DATASET EXTRACT:
+ + + + + + +
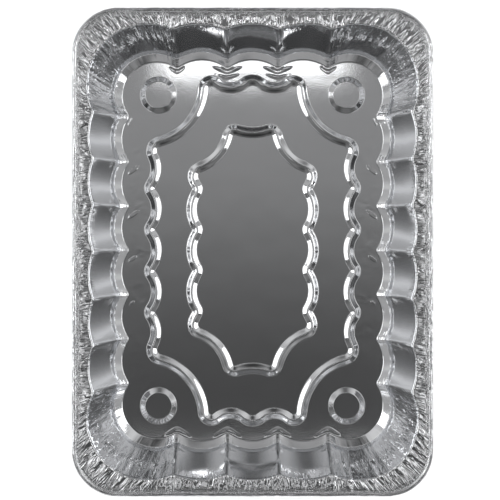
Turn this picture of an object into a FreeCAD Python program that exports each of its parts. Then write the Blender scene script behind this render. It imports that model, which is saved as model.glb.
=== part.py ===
# Foil roasting pan: one sheet of aluminium foil, pressed into a deep fluted tray.
# +X across, +Y along the pan, +Z up, millimetres. The origin is the middle of the underside.
# Outlines run counterclockwise and are measured on the inside of the sheet, seen from above.
import FreeCAD, Part
import math
import os

from FreeCAD import Vector

doc = FreeCAD.newDocument("foil_roasting_pan")

# Driving dimensions, lengths in millimetres and angles in degrees
DIMENSIONS = {
    "rim_width": 300.0,          # over the rolled rim, across
    "rim_length": 406.0,         # over the rolled rim, along
    "rim_corner": 38.0,          # plan radius of the rim's corners
    "flange_height": 65.0,       # from the table to the top of the flange
    "gauge": 0.2,                # thickness of the sheet
    "curl_width": 4.3,           # outside diameter of the rolled rim
    "curl_rise": 1.0,            # height of the rim over the flange
    "curl_gap": 20.0,            # angle left open in the roll
    "curl_facets": 9,            # flats round the roll
    "facet_error": 0.3,          # how far a flat may leave the arc that it stands for
    "flange_width": 14.0,        # from the rim's outside to the wall, at a flute's middle
    "wall_run": 21.3,            # lean of the wall in plan, foot bevel included
    "foot_run": 6.5,             # width of the bevel round the floor
    "foot_rise": 5.0,            # height of that bevel
    "side_flutes": 6,            # flutes along each long side
    "end_flutes": 3,             # flutes along each short side
    "side_margin": 86.2,         # from the rim's end to the last flute of a long side
    "end_margin": 83.7,          # from the rim's side to the last flute of a short side
    "side_scallop_foot": 6.4,    # depth of a long side's flutes at the floor
    "side_scallop_top": 3.8,     # depth of a long side's flutes at the flange
    "end_scallop_foot": 7.4,     # depth of a short side's flutes at the floor
    "end_scallop_top": 4.6,      # depth of a short side's flutes at the flange
    "ridge_round": 3.5,          # radius of the ridge between two flutes
    "corner_bulge_foot": 25.6,   # rise of the corner's arc over its chord, at the floor
    "corner_bulge_top": 33.4,    # rise of the corner's arc over its chord, at the flange
    "corner_pleats": 18,         # gathers round each corner
    "pleat_foot": 0.25,          # half depth of a gather above the foot bevel
    "pleat_top": 0.7,            # half depth of a gather at the flange
    "bead_width": 9.6,           # full width of a pressed bead
    "bead_crest": 1.0,           # width of its flat crest
    "bead_height": 2.0,          # height of beads and bosses over the floor
    "bead_nip": 0.5,             # radius where two scallops of a bead meet, at its foot
    "outer_side_inset": 29.0,    # from the floor's side edge to the outer loop's cusps
    "outer_cusp_margin": 113.2,  # from the floor's end edge to the outer loop's last side cusp
    "outer_side_depth": 6.2,     # depth of the outer loop's side scallops
    "outer_corner_inset": 28.1,  # from the floor's side edge to the outer loop's side corner
    "outer_corner_along": 77.5,  # from the floor's end edge to that corner
    "outer_corner_across": 76.3, # from the floor's side edge to the outer loop's end corner
    "outer_end_inset": 20.0,     # from the floor's end edge to the outer loop's end cusp
    "outer_end_depth": 9.7,      # depth of the outer loop's end scallops
    "outer_diagonal_depth": 14.5, # hollow of the outer loop's diagonals
    "outer_side_round": 4.4,     # foot radius of the outer loop's side corners
    "outer_end_round": 2.4,      # foot radius of the outer loop's end corners
    "outer_cusp_round": 6.5,     # foot radius of the outer loop's end cusp
    "inner_side_inset": 61.7,    # from the floor's side edge to the inner loop's cusps
    "inner_cusp_margin": 114.0,  # from the floor's end edge to the inner loop's last side cusp
    "inner_side_depth": 5.3,     # depth of the inner loop's side scallops
    "inner_corner_along": 91.6,  # from the floor's end edge to the inner loop's side corner
    "inner_corner_inset": 56.7,  # from the floor's side edge to that corner
    "inner_corner_depth": 2.1,   # depth of the short scallop beside that corner
    "inner_corner_across": 87.1, # from the floor's side edge to the inner loop's end corner
    "inner_end_inset": 47.4,     # from the floor's end edge to that corner
    "inner_end_depth": 12.0,     # dip of the inner loop's ends
    "inner_diagonal_depth": 13.6, # hollow of the inner loop's diagonals
    "inner_side_round": 13.7,    # foot radius of the inner loop's side corners
    "inner_end_round": 11.0,     # foot radius of the inner loop's end corners
    "boss_inset_across": 32.2,   # from the floor's side edge to a corner boss
    "boss_inset_along": 31.3,    # from the floor's end edge to a corner boss
    "boss_base": 32.0,           # diameter of a boss at the floor
    "boss_top": 23.5,            # diameter of its flat top
}

sheet = doc.addObject("Spreadsheet::Sheet", "sizes")
for row, (name, value) in enumerate(DIMENSIONS.items(), start=1):
    sheet.set(f"A{row}", name)
    sheet.set(f"B{row}", str(value))
    sheet.setAlias(f"B{row}", name)
# The floor's half width and half length follow from the rim, the flange and the lean
DERIVED = {
    "floor_across": "=rim_width / 2 - flange_width - wall_run",
    "floor_along": "=rim_length / 2 - flange_width - wall_run",
    "boss_across": "=floor_across - boss_inset_across",
    "boss_along": "=floor_along - boss_inset_along",
}
for row, (name, formula) in enumerate(DERIVED.items(), start=len(DIMENSIONS) + 1):
    sheet.set(f"A{row}", name)
    sheet.set(f"B{row}", formula)
    sheet.setAlias(f"B{row}", name)
doc.recompute()


def size(name):
    """A dimension, read from the sheet."""
    return float(getattr(sheet, name))


# Outlines

def bowed(start, end, bulge):
    """The circle through two points whose arc rises by bulge over their chord.

    Its radius is signed: positive where the outline is convex there, negative where it is hollow.
    """
    across = end - start
    chord = across.Length
    radius = (chord * chord / 4 + bulge * bulge) / (2 * bulge)
    outward = Vector(across.y, -across.x, 0) / chord
    return (start + end) / 2 + outward * (bulge - radius), radius


def facing(circle, centre, radius):
    """The outward direction at the point where a circle meets a rounding."""
    return (centre - circle[0]) / (circle[1] - radius)


def rounding(before, after, radius):
    """The centre of the signed radius that joins two circles smoothly, and its two directions."""
    span = after[0] - before[0]
    reach1 = abs(before[1] - radius)
    reach2 = abs(after[1] - radius)
    along = (reach1 ** 2 - reach2 ** 2 + span.Length ** 2) / (2 * span.Length)
    aside = math.sqrt(reach1 ** 2 - along ** 2)
    forward = span / span.Length
    left = Vector(-forward.y, forward.x, 0)
    for side in (aside, -aside):
        centre = before[0] + forward * along + left * side
        first, last = facing(before, centre, radius), facing(after, centre, radius)
        if first.cross(last).z * radius > 0:
            return centre, first, last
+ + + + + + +
WRITTEN PROBLEM: Copy every line exactly. Leave nothing out.

SOLVED PROBLEM:
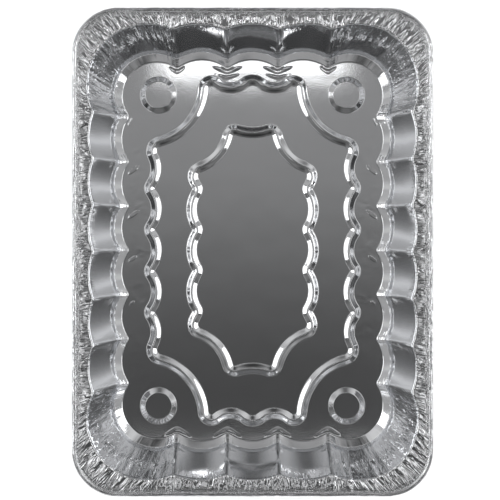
Turn this picture of an object into a FreeCAD Python program that exports each of its parts. Then write the Blender scene script behind this render. It imports that model, which is saved as model.glb.
=== part.py ===
# Foil roasting pan: one sheet of aluminium foil, pressed into a deep fluted tray.
# +X across, +Y along the pan, +Z up, millimetres. The origin is the middle of the underside.
# Outlines run counterclockwise and are measured on the inside of the sheet, seen from above.
import FreeCAD, Part
import math
import os

from FreeCAD import Vector

doc = FreeCAD.newDocument("foil_roasting_pan")

# Driving dimensions, lengths in millimetres and angles in degrees
DIMENSIONS = {
    "rim_width": 300.0,          # over the rolled rim, across
    "rim_length": 406.0,         # over the rolled rim, along
    "rim_corner": 38.0,          # plan radius of the rim's corners
    "flange_height": 65.0,       # from the table to the top of the flange
    "gauge": 0.2,                # thickness of the sheet
    "curl_width": 4.3,           # outside diameter of the rolled rim
    "curl_rise": 1.0,            # height of the rim over the flange
    "curl_gap": 20.0,            # angle left open in the roll
    "curl_facets": 9,            # flats round the roll
    "facet_error": 0.3,          # how far a flat may leave the arc that it stands for
    "flange_width": 14.0,        # from the rim's outside to the wall, at a flute's middle
    "wall_run": 21.3,            # lean of the wall in plan, foot bevel included
    "foot_run": 6.5,             # width of the bevel round the floor
    "foot_rise": 5.0,            # height of that bevel
    "side_flutes": 6,            # flutes along each long side
    "end_flutes": 3,             # flutes along each short side
    "side_margin": 86.2,         # from the rim's end to the last flute of a long side
    "end_margin": 83.7,          # from the rim's side to the last flute of a short side
    "side_scallop_foot": 6.4,    # depth of a long side's flutes at the floor
    "side_scallop_top": 3.8,     # depth of a long side's flutes at the flange
    "end_scallop_foot": 7.4,     # depth of a short side's flutes at the floor
    "end_scallop_top": 4.6,      # depth of a short side's flutes at the flange
    "ridge_round": 3.5,          # radius of the ridge between two flutes
    "corner_bulge_foot": 25.6,   # rise of the corner's arc over its chord, at the floor
    "corner_bulge_top": 33.4,    # rise of the corner's arc over its chord, at the flange
    "corner_pleats": 18,         # gathers round each corner
    "pleat_foot": 0.25,          # half depth of a gather above the foot bevel
    "pleat_top": 0.7,            # half depth of a gather at the flange
    "bead_width": 9.6,           # full width of a pressed bead
    "bead_crest": 1.0,           # width of its flat crest
    "bead_height": 2.0,          # height of beads and bosses over the floor
    "bead_nip": 0.5,             # radius where two scallops of a bead meet, at its foot
    "outer_side_inset": 29.0,    # from the floor's side edge to the outer loop's cusps
    "outer_cusp_margin": 113.2,  # from the floor's end edge to the outer loop's last side cusp
    "outer_side_depth": 6.2,     # depth of the outer loop's side scallops
    "outer_corner_inset": 28.1,  # from the floor's side edge to the outer loop's side corner
    "outer_corner_along": 77.5,  # from the floor's end edge to that corner
    "outer_corner_across": 76.3, # from the floor's side edge to the outer loop's end corner
    "outer_end_inset": 20.0,     # from the floor's end edge to the outer loop's end cusp
    "outer_end_depth": 9.7,      # depth of the outer loop's end scallops
    "outer_diagonal_depth": 14.5, # hollow of the outer loop's diagonals
    "outer_side_round": 4.4,     # foot radius of the outer loop's side corners
    "outer_end_round": 2.4,      # foot radius of the outer loop's end corners
    "outer_cusp_round": 6.5,     # foot radius of the outer loop's end cusp
    "inner_side_inset": 61.7,    # from the floor's side edge to the inner loop's cusps
    "inner_cusp_margin": 114.0,  # from the floor's end edge to the inner loop's last side cusp
    "inner_side_depth": 5.3,     # depth of the inner loop's side scallops
    "inner_corner_along": 91.6,  # from the floor's end edge to the inner loop's side corner
    "inner_corner_inset": 56.7,  # from the floor's side edge to that corner
    "inner_corner_depth": 2.1,   # depth of the short scallop beside that corner
    "inner_corner_across": 87.1, # from the floor's side edge to the inner loop's end corner
    "inner_end_inset": 47.4,     # from the floor's end edge to that corner
    "inner_end_depth": 12.0,     # dip of the inner loop's ends
    "inner_diagonal_depth": 13.6, # hollow of the inner loop's diagonals
    "inner_side_round": 13.7,    # foot radius of the inner loop's side corners
    "inner_end_round": 11.0,     # foot radius of the inner loop's end corners
    "boss_inset_across": 32.2,   # from the floor's side edge to a corner boss
    "boss_inset_along": 31.3,    # from the floor's end edge to a corner boss
    "boss_base": 32.0,           # diameter of a boss at the floor
    "boss_top": 23.5,            # diameter of its flat top
}

sheet = doc.addObject("Spreadsheet::Sheet", "sizes")
for row, (name, value) in enumerate(DIMENSIONS.items(), start=1):
    sheet.set(f"A{row}", name)
    sheet.set(f"B{row}", str(value))
    sheet.setAlias(f"B{row}", name)
# The floor's half width and half length follow from the rim, the flange and the lean
DERIVED = {
    "floor_across": "=rim_width / 2 - flange_width - wall_run",
    "floor_along": "=rim_length / 2 - flange_width - wall_run",
    "boss_across": "=floor_across - boss_inset_across",
    "boss_along": "=floor_along - boss_inset_along",
}
for row, (name, formula) in enumerate(DERIVED.items(), start=len(DIMENSIONS) + 1):
    sheet.set(f"A{row}", name)
    sheet.set(f"B{row}", formula)
    sheet.setAlias(f"B{row}", name)
doc.recompute()


def size(name):
    """A dimension, read from the sheet."""
    return float(getattr(sheet, name))


# Outlines

def bowed(start, end, bulge):
    """The circle through two points whose arc rises by bulge over their chord.

    Its radius is signed: positive where the outline is convex there, negative where it is hollow.
    """
    across = end - start
    chord = across.Length
    radius = (chord * chord / 4 + bulge * bulge) / (2 * bulge)
    outward = Vector(across.y, -across.x, 0) / chord
    return (start + end) / 2 + outward * (bulge - radius), radius


def facing(circle, centre, radius):
    """The outward direction at the point where a circle meets a rounding."""
    return (centre - circle[0]) / (circle[1] - radius)


def rounding(before, after, radius):
    """The centre of the signed radius that joins two circles smoothly, and its two directions."""
    span = after[0] - before[0]
    reach1 = abs(before[1] - radius)
    reach2 = abs(after[1] - radius)
    along = (reach1 ** 2 - reach2 ** 2 + span.Length ** 2) / (2 * span.Length)
    aside = math.sqrt(reach1 ** 2 - along ** 2)
    forward = span / span.Length
    left = Vector(-forward.y, forward.x, 0)
    for side in (aside, -aside):
        centre = before[0] + forward * along + left * side
        first, last = facing(before, centre, radius), facing(after, centre, radius)
        if first.cross(last).z * radius > 0:
            return centre, first, last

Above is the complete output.